In some cases, this may be too conservative of a rule for your setup. In that case, you can add Trace Flag 1448 to your startup parameters, which will disable this behavior for async replicas. If a synchronous replica is offline, it will still prevent the log reader agent from reading unsent transactions for Replication.

Why does Microsoft impose this restriction on synchronous replicas? If the LSN has not been hardened on the synchronous replica, then the transaction isn't fully committed. Replication is very conservative in what it considers a fully-committed transaction that is safe for replication. Say for example, that the AG isn't in sync due to a network issue, or some other problem (ie, it is online, but the Primary node just doesn't know that).
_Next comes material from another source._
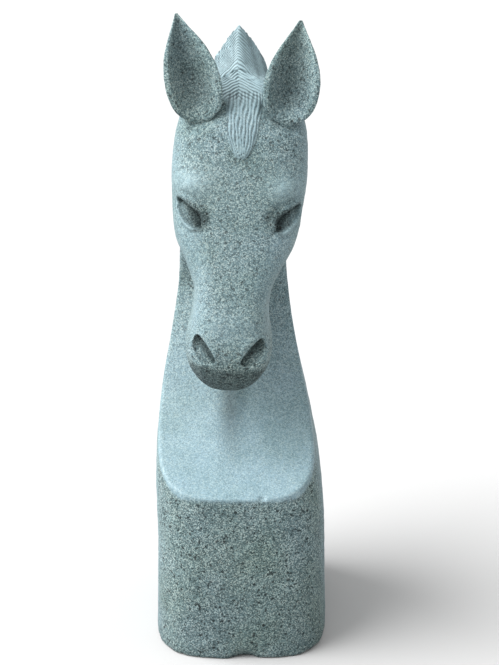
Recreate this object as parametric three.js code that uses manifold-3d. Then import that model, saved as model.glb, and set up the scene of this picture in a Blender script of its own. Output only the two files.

If you force a failover of the AG, and allow data loss, then your replication secondary would have data that was lost during failover-- potentially breaking replication.

This TF will affect the server that is currently hosting the primary database replica, and thus must be set on every server that might host the primary replica for the AG.

From the Microsoft documentation on TF 1448:

Enables the replication log reader to move forward even if the async secondaries have not acknowledged the reception of a change. Even with this trace flag enabled the log reader always waits for the sync secondaries. The log reader will not go beyond the min ack of the sync secondaries. This trace flag applies to the instance of SQL Server, not just an availability group, an availability database, or a log reader instance. Takes effect immediately without a restart. This trace flag can be activated ahead of time or when an async secondary fails.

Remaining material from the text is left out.